Odessa Young plays Lily Colson, a high school girl living in Salem. She contends with artistic stifling at school, gossip among her friends and sexual pressure from the men in her life, including the menacing “daddy”. However the already troubling dynamic of her small town is torn apart as thousands of citizens have their personal data exposed. As everyone pursues one personal vendetta after another, the town descends into chaos. Eventually Lily and her friends become the focus of a town wide campaign of hatred. Its up to them to take up arms against this sea of self righteous maniacs.
Assassination Nation is not an easy watch. The brutal reality portrayed is upsettingly convincing. Teenage angst is explored through the slimy prism of nudes, sexting and spying. The film opens with a series of trigger warnings, essentially giving itself permission to indulge in all of these upsetting themes such as the male gaze, rape and homophobia. You certainly can’t say you weren’t warned. So troubling is the aggression shown towards the girls and so pervasive is the lack of sympathy towards anyone deemed to have done wrong, the eventual idiosyncratic gory vengeance is actually something of a relief. The guns are finally in the right hands and the near merciless violence being aimed in the right direction. Catharsis follows, sort of.
The film is very definitely self aware, making frequent allusions to it being a film, and a revenge drama at that. This doesn’t make the very authentic violence persecuted by men against the teenage girls feel any less fraught. This is, however, very much the point of the film. It may be bright and cheesy but this is very much a cry of anger against the endurance and even modernisation of misogyny.
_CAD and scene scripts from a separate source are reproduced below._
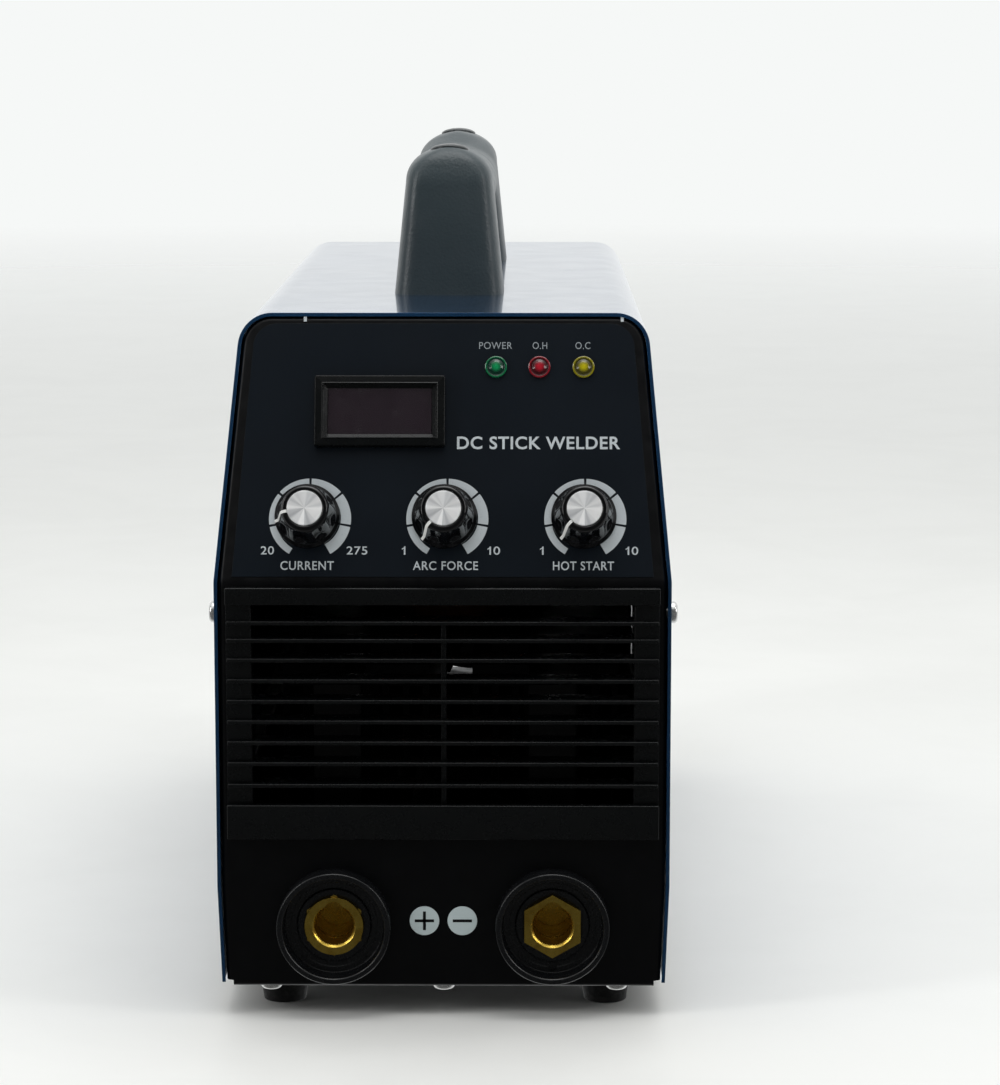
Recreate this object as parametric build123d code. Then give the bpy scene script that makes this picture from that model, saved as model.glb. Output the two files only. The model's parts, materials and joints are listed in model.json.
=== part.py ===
from build123d import *
import os
from math import atan2, cos, degrees, radians, sin, tan

# Stick welding inverter: a folded steel case with a carrying handle, a control panel that leans
# back above a knee line, an outlet grille, two output sockets, a rear fan and the power stage.
# Millimetres. X is to the right seen from the front, Y runs to the rear, Z is up.
# While it is built, y = 0 is the front edge of the cover and z = 0 is the floor.

# ---- driving sizes of the case ----
CASE_WIDTH = 152.4
CASE_LENGTH = 390.0
CASE_TOP = 236.0
TOP_WIDTH = 137.0
BOTTOM_WIDTH = 149.8
KNEE_HEIGHT = 149.0
BELT_HEIGHT = 45.0
COVER_BOTTOM = 11.6
FOOT_HEIGHT = 10.0
PANEL_SETBACK = 30.0
CORNER_RADIUS = 11.4
KNEE_RADIUS = 3.0
PANEL_KNEE_RADIUS = 9.0
SHEET = 1.2
SHEET_GAP = 0.35
PANEL_RECESS = 0.5
PANEL_EDGE_RADIUS = 1.8
FLANGE_DEPTH = 18.0
BOTTOM_FLANGE = 34.0
TRAY_WALL_TOP = 62.0
CORNER_NOTCH = 2.2
TRAY_END_GAP = 2.0

# ---- the leaning control panel: x across, s up the slope from the knee line ----
LABEL_THICKNESS = 0.25
LABEL_BOTTOM = 1.6
LABEL_TOP = 88.2
LABEL_HALF_BOTTOM = 70.2
LABEL_HALF_TOP = 63.6
LABEL_CORNER = 8.0
KNOB_X = (-45.2, 0.5, 47.0)
KNOB_S = 21.9
KNOB_SKIRT_RADIUS = 10.9
KNOB_SKIRT_EDGE = 1.2
KNOB_CROWN_RADIUS = 9.6
KNOB_TOP_RADIUS = 8.1
KNOB_TOP_CHAMFER = 1.2
KNOB_HEIGHT = 16.0
KNOB_SKIRT_HEIGHT = 3.4
KNOB_CLEARANCE = 0.5
KNOB_CAVITY_RADIUS = 7.0
KNOB_CAVITY_DEPTH = 5.6
KNOB_SCALLOPS = 8
KNOB_SCALLOP_RADIUS = 4.0
KNOB_SCALLOP_DEPTH = 1.1
KNOB_CAP_RADIUS = 5.9
KNOB_CAP_THICKNESS = 1.0
KNOB_CAP_PROUD = 0.2
KNOB_CAP_CHAMFER = 0.25
SHAFT_SHORT = 3.0
SHAFT_IN_CAN = 9.0
SHAFT_RADIUS = 3.0
RUNNING_CLEARANCE = 0.05
BUSHING_RADIUS = 3.5
BUSHING_LENGTH = 4.8
HOLE_CLEARANCE = 0.2
POT_RADIUS = 8.2
POT_NUT_ACROSS = 10.0
POT_NUT_THICKNESS = 2.0
POT_BACK_GAP = 0.3
POT_BACK_WALL = 3.0
BOARD_THICKNESS = 1.6
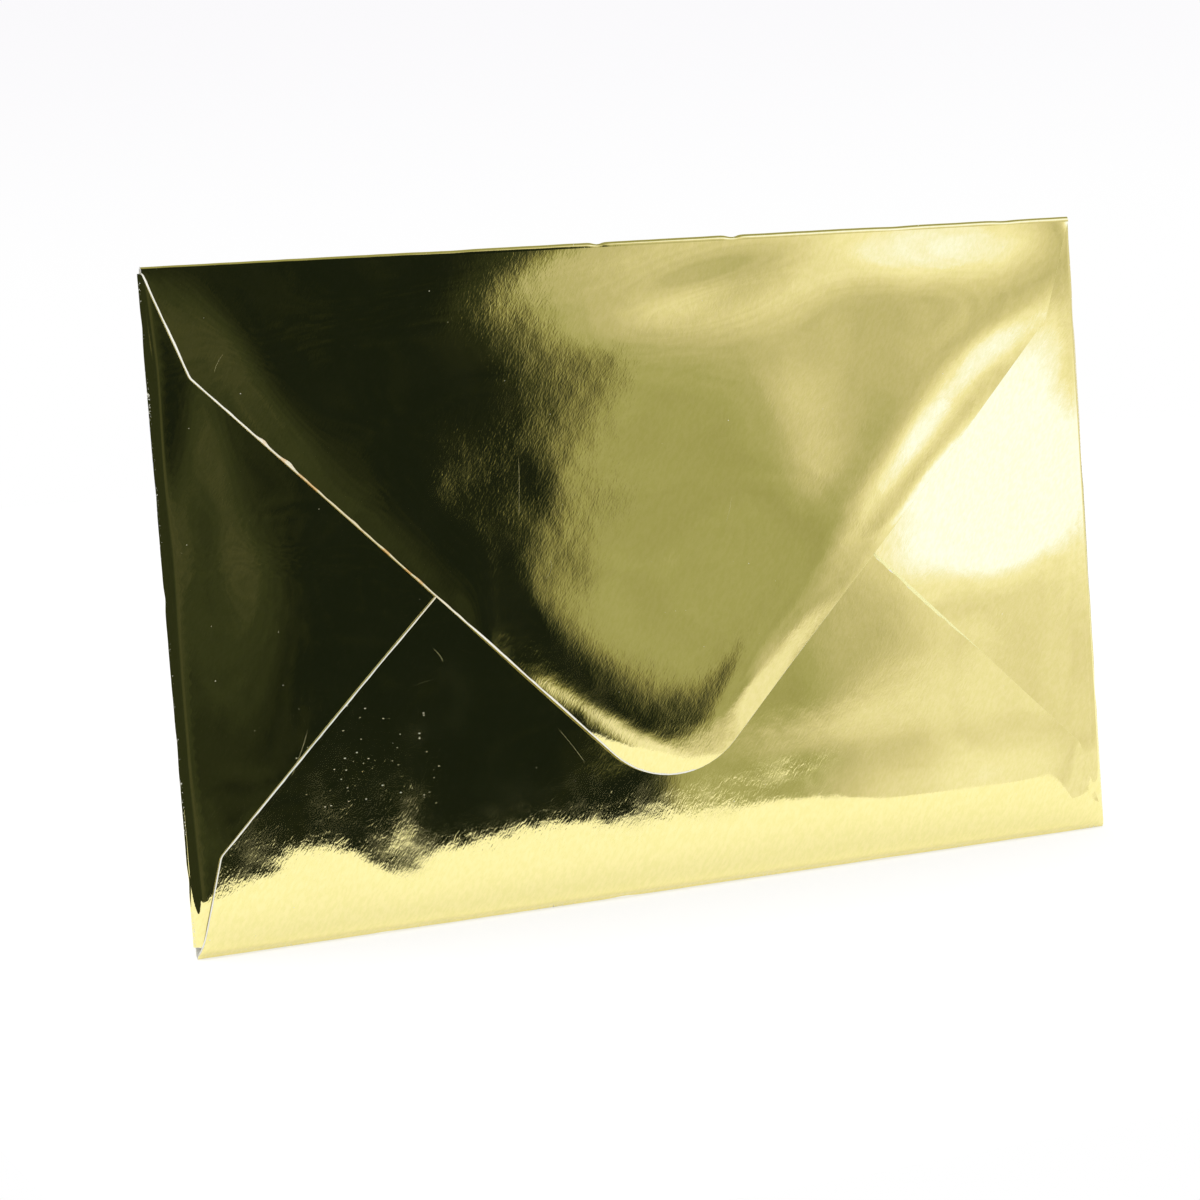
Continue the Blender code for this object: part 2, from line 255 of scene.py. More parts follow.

The small town in which the film is set is Salem, with obvious witchcraft connotations. This does feel like The Crucible directed by a young Oliver Stone. The anxieties around mass hysteria and mob mentality are definitely as relevant today as in the dark days of McCarthyism, and this film exposes them masterfully. In an uncharacteristically quiet moment, the girls all discuss what they would lose if they were hacked, the dark secrets in their digital closets. Everyone has something to hide, especially those who most vehemently persecute those who transgress.
There’s also a generational aspect to the social tension. It recalls Battle Royale in that the adults all clearly fear their own youth. There’s a sense that the elders of this society built the prison that that young find themselves trapped within. The youth also are frustrated at the hypocrisy of the older generation holding them to a standard that they themselves are unable to follow. Lily is frequently let down by her parents when she needs them most. One of the most upsetting scenes of the film comes when they finally find out about “daddy”. There’s a sense of mourning for the American Family.
It is a cynical film. It’s a definite attack on the horrors of a modern society in which everyone is surveilling themselves and policing each other. Occasionally this thematic concern overrules genuine emotion. Although Odessa Young is fabulous in the lead, perfectly articulating angst and frustration, and Hari Nef is excellent as perhaps her only real friend, all too often other characters are reduced to caricature. Balancing camp extravagance with genuine emotion is always a difficult balance, and Assassination Nation tends towards the grotesque spectacle.
The film is consistently visually arresting. Split screen, long takes and unusual camera angles make the film energetic. There’s a youthful energy suggesting that this treatise on the modern world is young through and through. There’s also grittier footage of the assailants that recalls resent acts of hatred like the Charlottesville Riots. The production design does recall The Purge, but the red coats the ladies don in the finale feel destined to become iconic.
Assassination Nation is one of the hardest to watch and yet most compelling films of the year. It’s an unsubtle gut punch of a political statement, but a very sincere and utterly arresting one.
Four Stars
Assassination Nation will have it’s UK premier at The London Film Festival on Friday the 19th at 21.30 at Cineworld Leicester Square.